Digital violence is not “less serious” because it happens online. Its impact can be long-term and deeply personal—affecting safety, education, employment, and the ability to participate in public life.


Common Forms of Gender-Based Violence in Digital Spaces

Online harm can take many forms. Some are visible (public comments), while others happen privately (DMs, impersonation, surveillance).

Examples you may recognise

  • Cyberbullying and targeted harassment
  • Cyberstalking and digital surveillance
  • Threats, blackmail, and coercion
  • Impersonation and fake profiles
  • Doxing (sharing private information)
  • Deepfakes and manipulated media
  • Non-consensual image sharing (image-based abuse)
Key takeaway

Many digital abuse tactics are extensions of offline control—amplified by anonymity, speed, and reach.


Who Is Most Affected by TFGBV?

Not everyone faces the same risk online. Evidence consistently shows that young women and girls are among the most targeted, with frequent exposure to harassment such as stalking and impersonation.

Risk can increase when gender intersects with other forms of marginalisation

  • Women from racial and ethnic minorities
  • Women with disabilities
  • Women in economically marginalised communities
  • LGBTQ+ persons

Women who are public-facing—journalists, activists, and creators—may face coordinated attacks that function as a tool of silencing.


Why “Log Off” Isn’t the Solution

Common advice includes restricting access, increasing surveillance, or telling women to “just leave” digital spaces. These approaches shift responsibility away from perpetrators and systems.

Digital participation is not optional

Online spaces are where people study, work, network, organise, and speak. Pushing women out is not protection—it is exclusion.

What we need instead: safer design, stronger accountability, better reporting systems, and digital education that builds confidence—not fear.

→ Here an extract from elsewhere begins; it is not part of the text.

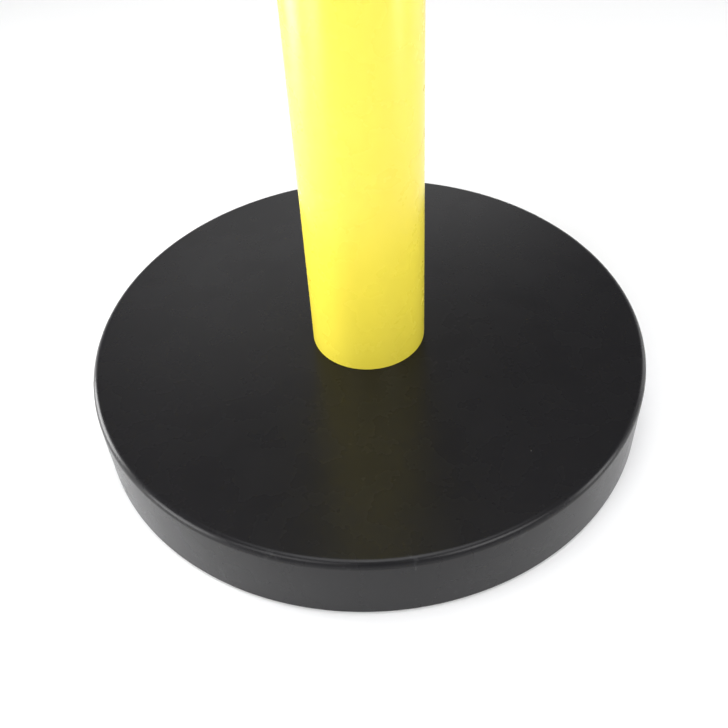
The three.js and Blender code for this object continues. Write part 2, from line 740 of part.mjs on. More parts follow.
function head() {
  const group = new THREE.Group();
  add(group, "head_casing", headCasing(), BLACK_ABS);
  add(group, "top_cap", topCap(), BLACK_ABS);
  add(group, "centre_plug", centrePlug(), BLACK_ABS);
  LOBE_TURNS.forEach((turns, i) => {
    const screw = add(group, `cap_screw_${i + 1}`, capScrew(), ZINC_STEEL);
    screw.position.set(LOBE_R * Math.cos(TURN * turns), LOBE_R * Math.sin(TURN * turns), 0);
  });
  add(group, "spool_shaft", spoolShaft(), ZINC_STEEL);
  add(group, "shaft_screw", shaftScrew(), ZINC_STEEL);
  add(group, "lower_washer", lowerWasher(), NYLON);
  add(group, "upper_washer", upperWasher(), NYLON);
  add(group, "shaft_clip", shaftClip(), DARK_STEEL);
  add(group, "brake_ring", brakeRing(), DARK_STEEL);
  group.add(spool(), beltEnd());
  group.position.z = HEAD_Z;
  return group;
}

const post = new THREE.Group();
post.add(foot(), tube(), head());

export default post;
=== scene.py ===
import json
import math

import bmesh
import bpy
import numpy as np
from mathutils import Matrix, Vector, noise


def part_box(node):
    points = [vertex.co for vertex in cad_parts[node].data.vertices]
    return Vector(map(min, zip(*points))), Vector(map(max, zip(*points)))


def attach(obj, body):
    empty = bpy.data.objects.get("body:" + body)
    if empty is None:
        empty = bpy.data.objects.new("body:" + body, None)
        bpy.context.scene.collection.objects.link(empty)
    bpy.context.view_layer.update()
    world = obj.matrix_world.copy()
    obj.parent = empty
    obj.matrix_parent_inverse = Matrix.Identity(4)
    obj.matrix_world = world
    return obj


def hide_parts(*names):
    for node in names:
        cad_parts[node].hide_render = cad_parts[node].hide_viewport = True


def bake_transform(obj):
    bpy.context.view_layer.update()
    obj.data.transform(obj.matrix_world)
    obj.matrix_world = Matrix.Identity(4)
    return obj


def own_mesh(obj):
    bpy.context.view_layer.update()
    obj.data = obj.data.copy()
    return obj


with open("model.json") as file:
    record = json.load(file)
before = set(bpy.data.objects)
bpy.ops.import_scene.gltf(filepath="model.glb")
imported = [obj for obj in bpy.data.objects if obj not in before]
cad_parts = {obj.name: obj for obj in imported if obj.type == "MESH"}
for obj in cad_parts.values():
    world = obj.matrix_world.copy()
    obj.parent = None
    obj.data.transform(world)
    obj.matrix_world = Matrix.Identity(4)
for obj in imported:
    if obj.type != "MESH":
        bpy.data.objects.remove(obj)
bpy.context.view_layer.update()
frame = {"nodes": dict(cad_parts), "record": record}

# Delineator post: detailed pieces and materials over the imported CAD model.
# Shapes are drawn in millimetres in the row frame and scaled to metres when they become pieces.

MM = 0.001
TURN = 2 * math.pi
QUARTER = math.pi / 2


def box_mm(node):
    low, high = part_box(node)
    return low / MM, high / MM


COVER_LOW, COVER_HIGH = box_mm("base_cover")
TUBE_LOW, TUBE_HIGH = box_mm("post_tube")
RING_HIGH = box_mm("rubber_ring")[1]
WEIGHT_LOW, WEIGHT_HIGH = box_mm("concrete_weight")
NUT_LOW, NUT_HIGH = box_mm("clamp_nut")
BOLT_LOW, BOLT_HIGH = box_mm("foot_bolt")
CAP_HIGH = box_mm("top_cap")[1]
TAIL_LOW, TAIL_HIGH = box_mm("belt_tail")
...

What to Do If You Face Online Harassment or Abuse

If you’re experiencing digital violence, the goal is to protect your safety, preserve evidence, and access support. Here are practical steps that often help:

  1. Save evidence: screenshots, URLs, timestamps, chat exports, and profile links.
  2. Secure accounts: change passwords, enable 2FA, check login devices, review privacy settings.
  3. Report on-platform: use in-app reporting tools (impersonation, harassment, threats, non-consensual media).
  4. Block and limit reach: restrict DMs, limit comments, filter keywords, and tighten visibility.
  5. Tell someone you trust: you don’t have to manage it alone.
  6. Consider formal help: cyber cell support, legal guidance, or NGO support depending on the case.
Important

If there is immediate risk or credible threats, treat it as urgent and seek help from appropriate authorities.


Ladli Foundation’s Contribution

Ladli Foundation is a Delhi-based organisation known for grassroots, community-centred work on gender justice, education, and social inclusion.

The approach is preventive—working where norms are shaped early: schools, families, and communities. This is essential because digital behaviours often reflect offline attitudes and power dynamics.

What Ladli Foundation brings to the work

  • Early intervention in schools and communities
  • Awareness that addresses root culture behind harm
  • Legal literacy and rights-based education
  • Empowerment-focused support that builds agency


FAQ

What does TFGBV mean?

TFGBV stands for technology-facilitated gender-based violence—gendered harm carried out through digital tools, platforms, or online systems.

What are examples of online gender-based violence?

Cyberstalking, impersonation, doxing, threats, non-consensual image sharing, deepfakes, and targeted harassment are common examples.

Who is most at risk of TFGBV?

Young women and girls are often highly targeted, and risk can increase for LGBTQ+ persons, women with disabilities, and marginalised communities.

Is online harassment a “real” crime?

Many forms of online abuse have legal consequences, depending on the act, evidence, and jurisdiction. Documentation is key.

What should I do first if I’m being harassed online?

Save evidence, secure accounts, report on-platform, and seek support from trusted people or organisations—especially if threats are involved.


Closing Thought: Building a Culture of Digital Respect

Meaningful change requires more than individual caution. We need culture-level transformation—where platforms, communities, institutions, and systems share responsibility for safety and accountability.

Closing thought

As technology reshapes society, we must ensure it does so in ways that are just, inclusive, and humane.